In short he made the record label he founded in 1973—Labor Records—the first inclusive labels in the music industry, which fielded artists from every idiom and spectrum. And while he was managing his own label, he was asked to also run a division of Concord records—Concord Concerto. He was invited to be General Manager of Tomato Records and here he had one of his legendary successes when he made the seminal record Tribute to Monk and Bird, a record he has since re-mastered and re-released on his own Labor Records under its original title Tribute to Bird and Monk. The album received five stars from DownBeat and Mr. Stadler was recognized as being a talent deserving wider recognition. Why he never received that wider recognition may never be known. Memories in the music industry are short and relationships are very political. For artists such as Heiner Stadler to have “survived” in the manner in which the industry demanded—cannily and politically would have meant being out of character. That of necessity would have meant abandoning his artistry for a persona that might have gone against the grain; compromised his art and his principles. Better to attend to that aspect of life than rue the day the art abandons you. There was always Labor Records, not only a “labor of love” but also a vehicle for his own voice. And through this vehicle Heiner Stadler is able to record his own productions and facilitate the productions of others whose work he admires and who, he felt, needed am opportunity to express themselves.
Heiner Stadler’s music has a profound effect on the inner ear, the way great paintings have on the eye. His music is intense, demonstrates abstract movements and a vivid and earthy sense of color: ochers and browns. The musicians are almost discernable in motion as they play discernible parts in a mysterious almost mystical figure composed of nested, distinctive (human) and geometrical and free, almost abstract elements (musical instruments), assembled together in such a way as to suggest rhythm and convey the movement of a massive figure merging into itself. Dark accents and outlines limit the contours of this body of work and swerving motion lines emphasize the dynamics of moving figures, while the accented arcs of the sharply turning lines seem to suggest the thrusting pelvic motion of dancers. So alive is the music it exists in a universe all its own where echoes can be heard in a fourth, spectral dimension. The ghosts of brass bands are marching down cobbled streets. Outrageous gaiety follows elemental sadness. Jazz breaks through as if by magic from the blue notes and minor modes that not long ago assailed the questioning mind. Heiner Stadler is playing the piano. I hear notes generously spaced out every once and awhile flashing past my inner ear and my mind’s mind phrasing like Louis Armstrong on his burnished trumpet; then dazzling with a run or an arpeggio ascending then descending in flatted fifths and diminished sevenths—oblique, angular notes rushing into the heart, quickening the pulse. Just like Duke Ellington and Charlie Parker and Thelonious Monk did through history. Indeed history is being made here too.

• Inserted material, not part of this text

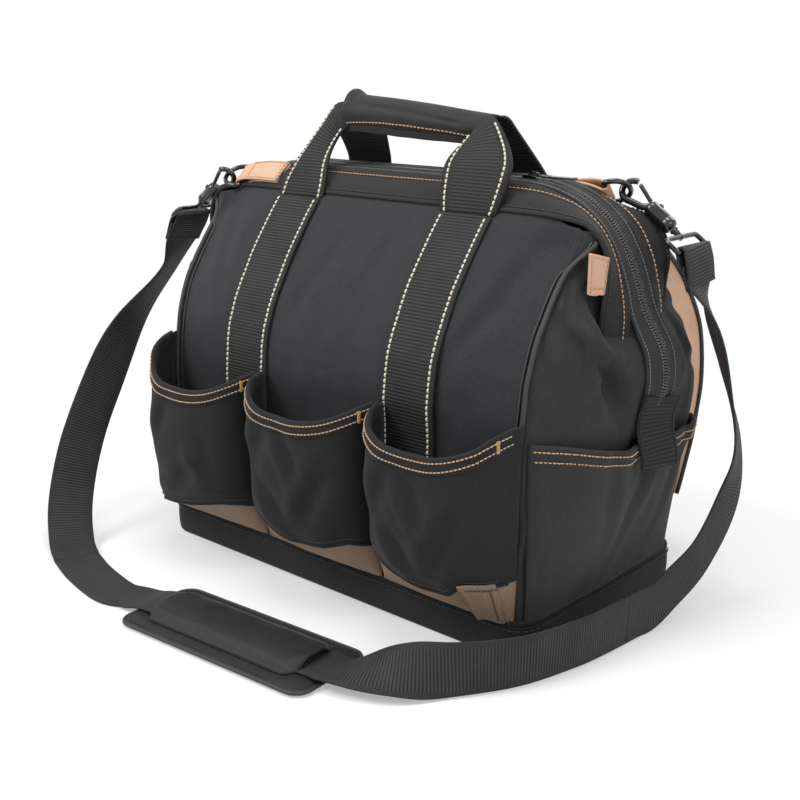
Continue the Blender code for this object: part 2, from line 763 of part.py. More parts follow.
def make_handles(looks):
    for name, way in (("front", -1), ("back", 1)):
        hinge = handle_hinge(way)
        fold_y = grip_shift + way * (fold_thickness / 2 + gap * 2)
        foot_z = hinge.z + web_thickness / 2
        outer_x = web_offset + web_width / 2
        inner_x = web_offset - web_width / 2
        top = grip_height + fold_height / 2
        low = grip_height - fold_height / 2
        grip_end = grip_half_length + run_gap * 2
        half = []
        for share in (0.0, 0.35, 0.7, 1.0):
            y = mix(hinge.y, fold_y, share)
            thick = mix(web_thickness, fold_thickness, share * share)
            out = Vector((mix(outer_x, outer_x - fold_height * 0.4, share), y,
                          mix(foot_z, top - fold_height * 0.5, share)))
            inn = Vector((mix(inner_x, grip_end, share), y, mix(foot_z, low - fold_height * 0.2, share)))
            half.append((out, inn, thick))
        half.append((Vector((grip_end + fold_height * 0.5, fold_y, top)),
                     Vector((grip_end - run_gap, fold_y, low)), fold_thickness))
        rings = []
        mirrored = [(Vector((-o.x, o.y, o.z)), Vector((-i.x, i.y, i.z)), t) for o, i, t in reversed(half)]
        for out, inn, thick in half + mirrored:
            shift = Vector((0, thick / 2, 0))
            rings.append([out - shift, inn - shift, inn + shift, out + shift])
        loft(name + "_handle", rings, looks["webbing"], hinge)
    make_grip(looks)


def make_grip(looks):
    for name, way, hinge_way in (("grip_wrap", 1, 1), ("grip_flap", -1, -1)):
        steps = 7
        outline = []
        for radius, turns in ((grip_radius, range(steps + 1)),
                              (grip_radius - grip_wall, range(steps, -1, -1))):
            for step in turns:
                turn = math.pi * step / steps - math.pi / 2
                outline.append((grip_shift + way * (gap / 2 + radius * math.cos(turn)),
                                grip_height + radius * math.sin(turn)))
        rings = [[Vector((x, y, z)) for y, z in outline] for x in (-grip_half_length, 0, grip_half_length)]
        loft(name, rings, looks["cloth"], handle_hinge(hinge_way))


def corner_frame(side, back=0.0):
    # The cover's middle, a distance back from the ring's bar round the mouth's corner: its place, the way
    # outward along it, across it, and off its face
    leg_x = front_leg_x if side < 0 else back_leg_x
    turn = (left_ring_turn if side < 0 else right_ring_turn) - back / frame_corner
    bend = max(turn, 0.0)
    low = mix(cover_in, cover_leg_in, bend / (math.pi / 2))
    radius = frame_corner + (cover_out - low) / 2
    ox = math.sin(bend)
    oz = math.cos(bend)
    start = leg_x - frame_corner + min(turn, 0.0) * frame_corner
    place = Vector((side * (start + radius * ox), side * (frame_half_gap + cover_reach / 2),
                    frame_top - frame_corner + radius * oz))
    outward = Vector((side * oz, 0, -ox))
    fall = cover_out + low
    across = Vector((-side * ox * fall, side * cover_reach, -oz * fall)).normalized()
    off = Vector((side * ox * cover_reach, side * fall, oz * cover_reach)).normalized()
    return place, outward, across, off


def ring_centre(side):
    place, outward, across, off = corner_frame(side)
    return place + off * (gap + leather + gap + ring_wire)


def chain_axes(side):
    # Along the hook, and the two directions square to it; the hook's own plane holds the first two
    along = Vector((side * math.cos(chain_slope), 0, -math.sin(chain_slope)))
    across = corner_frame(side)[2]
    rise = along.cross(across).normalized()
    normal = along.cross(rise).normalized()
    return along, rise, normal


def hook_start(side):
    return ring_centre(side) + ring_reach(side) * ring_depth


def ring_reach(side):
    place, outward, across, off = corner_frame(side)
    return outward * math.cos(ring_lift) + off * math.sin(ring_lift)


def hook_middle(side):
    # The middle of the hook's eye, when the strap pulls it against the ring
    return hook_start(side) + chain_axes(side)[0] * (hook_eye - hook_wire - ring_wire - run_gap)


def make_rings_and_hooks(looks):
    for side_name, side in (("left", -1), ("right", 1)):
        centre = ring_centre(side)
        fold = ring_wire + gap + leather / 2
        low = gap + leather / 2
        high = low + leather + gap
        steps = 8
        points = []
        wide = []
        for i in range(steps + 1):
            place, outward, across, off = corner_frame(side, ring_tab_length * (1 - i / steps))
            points.append(place + off * low)
            wide.append(across)
        for step in range(1, 6):
            turn = math.pi * step / 6
            points.append(centre + outward * fold * math.sin(turn) - off * fold * math.cos(turn))
            wide.append(across)
        for i in range(steps + 1):
            back = ring_tab_length * i / steps
            place, outward, across, off = corner_frame(side, back)
            height = mix(low + 2 * fold, high, smooth_step(back / (fold * 7)))
            points.append(place + off * height)
            wide.append(across)
        rings = ribbon_rings(points, wide, ring_tab_width, leather)
        loft(side_name + "_ring_tab", rings, looks["leather"], centre)
        make_ring(side_name, side, centre, looks["metal"])
        make_hook(side_name, side, looks)


def make_ring(side_name, side, centre, look):
    across = corner_frame(side)[2]
    reach = ring_reach(side)
    points = []
    for share in (-1.0, -0.5, 0.0, 0.5, 1.0):
        points.append(centre + across * share * (ring_half_width - ring_wire))
    for step in range(0, 11):
        turn = math.pi * step / 10
        points.append(centre + across * ring_half_width * math.cos(turn)
                      + reach * (ring_wire + (ring_depth - ring_wire) * math.sin(turn) ** 0.8))
    sides = 8
    rings = []
    plane = across.cross(reach).normalized()
    count = len(points)
    for i, point in enumerate(points):
        ahead = (points[(i + 1) % count] - points[i - 1]).normalized()
        side_way = plane.cross(ahead).normalized()
        rings.append([point + side_way * ring_wire * math.cos(2 * math.pi * j / sides)
                      + plane * ring_wire * math.sin(2 * math.pi * j / sides) for j in range(sides)])
    loft(side_name + "_d_ring", rings, look, centre, closed=True, smooth=True)


def make_hook(side_name, side, looks):
    along, rise, normal = chain_axes(side)
    start = hook_start(side)
    eye = hook_middle(side)
    line = [(barrel_start + barrel_length * 0.2, 0), (barrel_start - hook_wire, -hook_eye * 0.45)]
    for step in range(0, 9):
        turn = math.radians(-62 - 190 * step / 8)
        line.append((hook_eye * math.cos(turn), hook_eye * math.sin(turn)))
    places = [eye + along * u + rise * v for u, v in line]
    hook = tube(side_name + "_hook", smooth_line(places, 2), hook_wire, looks["metal"], start)
    base = eye + along * barrel_start
    profile = ((0.0, 0.62), (0.06, 1.0), (0.94, 1.0), (1.0, 0.8))
    rings = []
    for share, wide in profile:
        ring = []
        for j in range(12):
            turn = 2 * math.pi * j / 12
            ring.append(base + along * barrel_length * share
                        + (rise * math.cos(turn) + normal * math.sin(turn)) * barrel_radius * wide)
        rings.append(ring)
    join_with(hook, loft(side_name + "_barrel_helper", rings, looks["metal"]))
    tip = Vector((hook_eye * math.cos(math.radians(-252)), hook_eye * math.sin(math.radians(-252))))
    root = Vector((barrel_start - run_gap * 1.8, barrel_radius * 0.55))
    lead = (root - tip).normalized()
    first = tip + lead * (hook_wire + run_gap)
    latch = [eye + along * p.x + rise * p.y for p in (first, (first + root) / 2, root)]
    tube(side_name + "_hook_latch", latch, latch_radius, looks["metal"], latch[-1])
    make_buckle(side_name, side, base + along * barrel_length, looks["metal"])


def make_buckle(side_name, side, start, look):
    along, rise, normal = chain_axes(side)
    level = Vector((0, 1, 0))
    foot = start + along * run_gap
    post = [foot, foot + along * post_length * 0.5, foot + along * (post_length + buckle_wire)]
    near = foot + along * post_length
    corners = []
    half = buckle_half_width
    for u, v in ((0, 0), (0, half * 0.9), (0.08, half), (0.92, half), (1, half * 0.92), (1, 0),
                 (1, -half * 0.92), (0.92, -half), (0.08, -half), (0, -half * 0.9)):
        corners.append(near + along * buckle_length * u + level * v)
    plane = along.cross(level).normalized()
    count = len(corners)
    rings = []
    for i, point in enumerate(corners):
        ahead = (corners[(i + 1) % count] - corners[i - 1]).normalized()
        side_way = plane.cross(ahead).normalized()
        rings.append([point + (side_way * math.cos(2 * math.pi * j / 8)
                               + plane * math.sin(2 * math.pi * j / 8)) * buckle_wire for j in range(8)])
    frame = loft(side_name + "_swivel_buckle", rings, look, start, closed=True, smooth=True)
    join_with(frame, tube(side_name + "_post_helper", post, post_radius, look))


def buckle_bar(side):
    along, rise, normal = chain_axes(side)
    reach = barrel_start + barrel_length + run_gap + post_length + buckle_length
    return hook_middle(side) + along * reach


def pad_point(u, v, z):
    # A place on the pad: along it, across it, and a height
    return Vector((pad_x + u * math.cos(pad_turn) - v * math.sin(pad_turn),
                   pad_y + u * math.sin(pad_turn) + v * math.cos(pad_turn), z))


def strap_piece(name, rows, look):
    line = smooth_line([row[0] for row in rows], 3)
    across = smooth_line([row[1] for row in rows], 3)
    rings = ribbon_rings(line, across, strap_width, strap_thickness)
    loft(name, rings, look)


def route_rows(table):
    # Rows of a strap's route: places in shares of the boot's length, and the directions of its width
    return [(Vector(place) * boot_length, Vector(across)) for place, across in table]


def make_strap(looks):
    floor = strap_thickness / 2
    on_pad = pad_thickness + gap + floor + gap
    left_bar = buckle_bar(-1)
    right_bar = buckle_bar(1)
    clear = buckle_wire + gap + strap_thickness / 2
    level = Vector((0, 1, 0))
    strap_piece("left_strap", [
        (left_bar + Vector((-clear * 0.5, 0, -clear)), level),
        (left_bar + Vector((-clear * 3, -clear / 2, -clear * 8)), level)] + route_rows(left_route_shares) + [
        (route_end(left_end_shares, floor + gap), Vector((0.36, 1, 0)))], looks["webbing"])
    strap_piece("floor_strap", [
        (route_end(floor_start_shares, floor), Vector((0.36, 1, 0))),
        (route_end(floor_bend_shares, floor), Vector((0.24, 1, 0))),
        (route_end(floor_rise_shares, floor), Vector((0.05, 1, 0))),
        (pad_point(-pad_length / 2 - pad_corner, 0, mix(floor, on_pad, 0.6)), Vector((0, 1, 0))),
        (pad_point(-pad_length / 2 - pad_corner / 3, 0, on_pad), Vector((-0.05, 1, 0))),
        (pad_point(0, 0, on_pad), Vector((-0.07, 1, 0))),
        (pad_point(pad_length / 2 - pad_corner, 0, on_pad + gap), Vector((-0.07, 1, 0))),
        (pad_point(pad_length / 2 + pad_corner / 2, 0, on_pad + run_gap * 2), Vector((-0.07, 1, 0)))]
        + route_rows(edge_route_shares), looks["webbing"])
    strap_piece("right_strap", route_rows(right_route_shares) + [
        (right_bar + Vector((clear * 0.2, 0, -clear * 7)), -level),
        (right_bar + Vector((clear * 0.3, 0, -clear * 1.1)), -level)], looks["webbing"])
    make_pad(looks)


def route_end(place, z):
    return Vector((place[0] * boot_length, place[1] * boot_length, z))


def make_pad(looks):
    outline = round_rectangle(pad_length / 2, pad_width / 2, pad_corner, 0)
    inset = pad_thickness * 0.25
    small = round_rectangle(pad_length / 2 - inset, pad_width / 2 - inset, pad_corner - inset, 0)
    rings = [[pad_point(p.x, p.y, z) for p in ring]
             for ring, z in ((small, 0), (outline, pad_thickness * 0.4), (outline, pad_thickness * 0.6),
                             (small, pad_thickness))]
    loft("strap_pad", rings, looks["pad"])
    low = pad_thickness + gap
    top = low + tunnel_height + sleeve_wall
    outer = sleeve_width / 2
    inner = tunnel_width / 2
    outline = [(-outer, low), (-inner, low), (-inner, low + tunnel_height), (inner, low + tunnel_height),
               (inner, low), (outer, low), (outer - sleeve_wall, top), (-outer + sleeve_wall, top)]
    rings = [[pad_point(u, v, z) for v, z in outline] for u in (-sleeve_length / 2, 0, sleeve_length / 2)]
    loft("pad_sleeve", rings, looks["pad"])


def make_side_tab(looks):
    # A folded leather tab sewn to the front corner of the right end
    middle = frame_top - side_tab_drop
    rings = []
    for share in (-0.5, 0.0, 0.5):
        z = middle + share * side_tab_height
        row = end_line(z, 1, 0)
        near = -row[3][1] - leather
        places = [near - side_tab_width * share / 3 for share in range(4)]
        face = [Vector((wall_at(row, y) + side_tab_lift, -y, z)) for y in places]
        back = [v + Vector((leather, 0, 0)) for v in reversed(face)]
        rings.append(face + back)
    loft("side_tab", rings, looks["leather"])


def build_bag():
    clear_scene()
    looks = make_looks()
    make_boot(looks)
    make_fixed_walls(looks)
    make_upper_walls(looks)
    make_mouth(looks)
    make_zip_fittings(looks)
    make_pivots(looks)
    make_front_pockets(looks)
    make_end_pockets(looks)
    make_back_pocket(looks)
    make_wall_webbing(looks)
    make_handles(looks)
    make_rings_and_hooks(looks)
    make_strap(looks)
    make_side_tab(looks)


build_bag()
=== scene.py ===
import math

import bpy
import bmesh
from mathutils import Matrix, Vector, noise


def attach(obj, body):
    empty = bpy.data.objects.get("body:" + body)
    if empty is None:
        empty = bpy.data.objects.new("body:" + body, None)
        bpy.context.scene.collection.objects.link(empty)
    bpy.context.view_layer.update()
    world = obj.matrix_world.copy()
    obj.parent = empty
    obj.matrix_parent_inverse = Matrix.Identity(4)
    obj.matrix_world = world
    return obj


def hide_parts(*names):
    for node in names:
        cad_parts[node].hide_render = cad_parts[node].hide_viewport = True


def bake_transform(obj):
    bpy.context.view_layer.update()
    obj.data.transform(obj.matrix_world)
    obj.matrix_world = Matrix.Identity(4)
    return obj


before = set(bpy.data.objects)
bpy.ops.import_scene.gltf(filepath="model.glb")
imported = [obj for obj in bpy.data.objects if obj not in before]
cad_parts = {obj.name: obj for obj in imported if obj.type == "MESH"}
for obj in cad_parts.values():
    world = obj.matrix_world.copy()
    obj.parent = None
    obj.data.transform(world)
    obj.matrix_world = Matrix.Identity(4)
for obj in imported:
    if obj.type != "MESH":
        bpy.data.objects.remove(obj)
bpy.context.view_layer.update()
mm = 0.001
scene = bpy.context.scene
ease = 0.3 * mm  # room between pieces that touch

# the bag's own shape, the same values as in the solid model
bag = {"halfY": 101.7 * mm, "fixedTop": 172 * mm, "frontEnd": 178 * mm, "foot": 29 * mm,
       "bootTop": 32 * mm, "boot": (195 * mm, 105 * mm), "bootCorner": 17 * mm,
       "frameTop": 318 * mm, "coverY": 36 * mm, "coverZ": 306 * mm,
       "webX": 87 * mm, "webWide": 50 * mm, "webThick": 2 * mm}
# how far the walls stand from the middle as they rise, as a share of their distance at the foot
leanShares = ((0.0, 1.0), (0.12, 0.985), (0.24, 0.955), (0.36, 0.90), (0.48, 0.825), (0.60, 0.735),
              (0.72, 0.63), (0.84, 0.515), (0.93, 0.425), (1.0, 0.345))
ways = (("front", -1), ("back", 1))
sides = (("left", -1), ("right", 1))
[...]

I feel a magical transformation taking place. It is as if something of exceedingly old and rare vintage is coming to light; becoming relevant and modern, and so forward-thinking that it is blazing a new trail yet again. Mr. Stadler’s music can and does have this kind of effect on you. History and the epoch-making sentinels appear before your eyes, their music revived in the subtext of Heiner Stadler’s roaring music. He is an apothecary gathering his musicians like rare herbs and mixing them to produce something potent. He also reminds me of a mythical alchemist who turns the most disparate elements of musical notation into a powerful and rare idiom that is both static and elastic and is transformed as if by magic from something classical into an inspired rendition of jazz. All of this happens in Mr. Stadler’s mind as soon as it happens upon him physically. This is why he is able—even when he is not actually playing an instrument—to make jazz music with but a gesture; a motif; a melisma that adorns the page and the keyboard, the fingers of the trumpeter pressing the buttons of his horn; or the fingers of a bassist tugging at the strings of his bass, to create a primordial roar and the fingers of the mighty pianist as he brings the keyboard to life as music is born. Heiner Stadler is the sum of all these things. Paradoxically he is something that most musicians were never really successful in in Mr. Stadler’s day and even now. He was an important producer and a purveyor of the blues, jazz—the music of America—and Latin-American, Brasilian and European music as well.